El Gobierno ha recorrido un largo camino hasta darse de bruces con la realidad económica y reconocer que el estado del paciente era más grave de lo que estaba dispuesto a admitir. Sólo después del tirón de orejas se avino a encarrilar la situación y a rendir cuentas ante la Unión Europea. La improvisación ha acabado por pasar factura. La última de las medidas de urgencia aprobadas, la reforma laboral, ha dejado constancia de la soledad de los socialistas; no tienen el apoyo de ningún partido de la oposición, tampoco satisface a los empresarios, ni a los sindicatos, que la califican de antisocial. La reforma de las pensiones es otra de las cuentas pendientes por saldar con Bruselas, que ha respaldado el plan español de austeridad pero, al mismo tiempo, ha advertido de que las decisiones sobre el ahorro previstas para el año que viene podrían resultar insuficientes.

El techo del gasto público se encuentra aún sin limitar y el Gobierno parece más dispuesto a revisar subidas de impuestos, es decir, a exigirles nuevos esfuerzos contributivos a los ciudadanos que a acometer una reforma estructural profunda del modelo de las administraciones públicas, que inevitablemente debería traer consigo la supresión de muchos de los miles de ayuntamientos del país y el control del evidente despilfarro en las comunidades autónomas. Lo que ha habido hasta ahora han sido anuncios de meros recortes. Alguien tiene que empezar a preguntarse si con este modelo, la supervivencia económica de España es viable siquiera a medio plazo con su actual nivel de bienestar.

El gobernador del Banco de España, Miguel Ángel Fernández Ordóñez, dijo esta misma semana que las medidas anunciadas hasta ahora por la mayoría de las comunidades autónomas y corporaciones locales están muy lejos de responder a la reducción radical del gasto público improductivo que nuestra economía necesita.

Aunque las cifras hablan por sí solas, la reflexión es obligada.
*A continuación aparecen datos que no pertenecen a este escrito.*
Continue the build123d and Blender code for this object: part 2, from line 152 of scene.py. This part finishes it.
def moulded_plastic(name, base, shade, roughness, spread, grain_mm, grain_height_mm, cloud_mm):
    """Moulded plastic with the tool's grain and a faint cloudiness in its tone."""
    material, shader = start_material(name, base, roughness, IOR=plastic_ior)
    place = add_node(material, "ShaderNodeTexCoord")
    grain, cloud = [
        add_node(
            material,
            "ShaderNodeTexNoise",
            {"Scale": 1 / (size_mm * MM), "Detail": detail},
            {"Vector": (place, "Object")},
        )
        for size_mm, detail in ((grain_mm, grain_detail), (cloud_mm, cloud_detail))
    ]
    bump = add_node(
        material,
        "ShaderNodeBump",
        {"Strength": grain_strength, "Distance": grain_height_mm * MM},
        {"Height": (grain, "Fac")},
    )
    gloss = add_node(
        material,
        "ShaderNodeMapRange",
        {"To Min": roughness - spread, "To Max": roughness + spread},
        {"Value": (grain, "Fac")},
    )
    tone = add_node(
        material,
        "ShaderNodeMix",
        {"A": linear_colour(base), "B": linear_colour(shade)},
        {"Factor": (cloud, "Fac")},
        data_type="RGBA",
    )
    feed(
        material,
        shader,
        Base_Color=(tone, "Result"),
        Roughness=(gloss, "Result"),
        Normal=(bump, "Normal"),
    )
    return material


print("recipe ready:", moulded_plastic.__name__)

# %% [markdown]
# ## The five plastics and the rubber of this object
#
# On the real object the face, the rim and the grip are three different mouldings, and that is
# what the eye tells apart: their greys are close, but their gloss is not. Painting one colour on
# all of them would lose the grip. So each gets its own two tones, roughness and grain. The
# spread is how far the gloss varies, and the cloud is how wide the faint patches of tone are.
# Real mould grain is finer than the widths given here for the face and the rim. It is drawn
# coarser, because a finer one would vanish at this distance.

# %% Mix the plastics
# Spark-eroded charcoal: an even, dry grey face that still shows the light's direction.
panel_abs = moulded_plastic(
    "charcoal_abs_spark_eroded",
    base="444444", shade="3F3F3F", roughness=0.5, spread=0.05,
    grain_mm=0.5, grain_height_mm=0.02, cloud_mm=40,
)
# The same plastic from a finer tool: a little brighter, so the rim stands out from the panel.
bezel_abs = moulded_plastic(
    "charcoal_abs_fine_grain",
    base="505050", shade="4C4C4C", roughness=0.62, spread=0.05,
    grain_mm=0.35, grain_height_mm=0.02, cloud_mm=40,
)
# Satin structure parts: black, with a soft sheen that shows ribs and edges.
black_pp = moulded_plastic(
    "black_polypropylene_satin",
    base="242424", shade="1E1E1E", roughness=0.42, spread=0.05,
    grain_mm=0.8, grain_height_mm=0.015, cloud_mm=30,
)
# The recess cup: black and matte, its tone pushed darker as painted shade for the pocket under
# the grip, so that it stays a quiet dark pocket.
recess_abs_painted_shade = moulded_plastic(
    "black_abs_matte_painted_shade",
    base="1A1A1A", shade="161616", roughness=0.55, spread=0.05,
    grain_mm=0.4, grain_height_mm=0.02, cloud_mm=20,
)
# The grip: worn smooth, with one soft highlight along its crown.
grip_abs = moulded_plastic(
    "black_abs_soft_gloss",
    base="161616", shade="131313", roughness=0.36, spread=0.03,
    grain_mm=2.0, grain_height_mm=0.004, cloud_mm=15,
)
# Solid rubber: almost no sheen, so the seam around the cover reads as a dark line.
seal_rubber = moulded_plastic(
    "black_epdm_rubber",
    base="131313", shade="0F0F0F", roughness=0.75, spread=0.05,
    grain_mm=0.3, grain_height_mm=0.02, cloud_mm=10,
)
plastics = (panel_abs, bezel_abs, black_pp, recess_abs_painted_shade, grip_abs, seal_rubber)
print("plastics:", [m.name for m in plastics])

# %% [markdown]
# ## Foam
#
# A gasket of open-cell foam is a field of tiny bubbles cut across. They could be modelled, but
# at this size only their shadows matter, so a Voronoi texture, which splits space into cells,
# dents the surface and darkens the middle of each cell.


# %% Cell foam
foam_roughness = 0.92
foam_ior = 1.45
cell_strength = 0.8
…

En España hay diecisiete autonomías y 8.114 municipios, que en algunos casos no llegan al medio centenar de habitantes. Las comunidades autónomas se llevan el 36,6% del gasto total de las administraciones públicas y el 15,4% corresponde a los ayuntamientos. La Administración General del Estado representa un 19,2% y la Seguridad Social, un 28,8%, según datos recientes del Instituto de Estudios Fiscales.
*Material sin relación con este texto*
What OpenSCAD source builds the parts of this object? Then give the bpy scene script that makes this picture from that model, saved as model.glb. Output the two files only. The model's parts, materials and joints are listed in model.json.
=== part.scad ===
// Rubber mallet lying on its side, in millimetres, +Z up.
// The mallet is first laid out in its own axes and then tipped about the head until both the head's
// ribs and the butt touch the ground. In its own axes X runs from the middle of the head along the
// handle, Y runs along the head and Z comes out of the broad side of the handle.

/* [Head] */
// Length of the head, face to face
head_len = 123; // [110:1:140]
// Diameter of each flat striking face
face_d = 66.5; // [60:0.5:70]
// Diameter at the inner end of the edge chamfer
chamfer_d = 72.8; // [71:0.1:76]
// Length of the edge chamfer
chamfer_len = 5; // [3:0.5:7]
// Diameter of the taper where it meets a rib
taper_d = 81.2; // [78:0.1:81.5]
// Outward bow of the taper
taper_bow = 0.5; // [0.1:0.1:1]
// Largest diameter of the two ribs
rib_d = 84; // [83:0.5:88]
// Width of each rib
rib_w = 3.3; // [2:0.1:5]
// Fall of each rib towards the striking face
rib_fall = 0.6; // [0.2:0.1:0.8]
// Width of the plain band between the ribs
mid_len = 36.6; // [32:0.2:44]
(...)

A casi nadie se le escapa que buena parte de ese gasto público improductivo del que habla el gobernador del Banco de España y que no revierte en beneficio de los administrados se emplea sistemáticamente en un clientelismo voraz de los partidos que controlan las autonomías por medio de sus pobladas covachuelas de poder. De ese modo, el abusivo aprovechamiento de los recursos contribuye a hacer irreversible el diagnóstico del problema autonómico.

Es evidente que los ayuntamientos asumen más gasto que el dinero que ingresan, y también que prestan un mayor número de servicios del que por su capacidad les correspondería. Las administraciones locales se ven obligadas muchas veces a ello por la cercanía del administrado, aún cuando sus recursos están lejos de permitírselo. Limitadas sus posibilidades de endeudarse, la pregunta que tendrían que empezar a responder los alcaldes es cuántos servicios pueden ofrecer y a qué precio. Los ciudadanos, a su vez, tendrán que asumir el recorte no como una economía de guerra sino como una economía de ahorro doméstico: la misma que tantas familias manejan todos los días del año con indudable solvencia. No se puede estar toda la vida gastando más de lo que uno puede permitirse.

De la misma manera que será necesario en un futuro reflexionar sobre el coste de algunos servicios que prestan las administraciones, como es el caso de la sanidad, y hasta qué punto el copago evitaría el gasto innecesario y el colapso que producen un uso caprichoso e indebido de las consultas médicas y las prescripciones farmacéuticas. El pago de una cantidad simbólica, aunque sea mínima, por la visita al médico quizás resultaría suficientemente disuasorio para quienes utilizan las consultas de los centros sanitarios como lugares de reunión, a veces para pasar el rato. Un mayor control evitaría, por otro lado, el avituallamiento obsesivo de medicamentos, con la consiguiente factura a la Seguridad Social, y el fraude.

Racionalizar el gasto nos compete a todos: Administración y administrados. No se trata sólo de actuar en una situación de emergencia porque la Unión Europea nos exige que rindamos cuentas en una coyuntura difícil de nuestra historia, sino de ser consecuentes con el sentido común. Es una irresponsabilidad propia de ministras atolondradas, como lo fue en su día Carmen Calvo, al considerar que el dinero público no es de nadie, cuando es de todos y a todos nos afecta la mala utilización que se hace de él.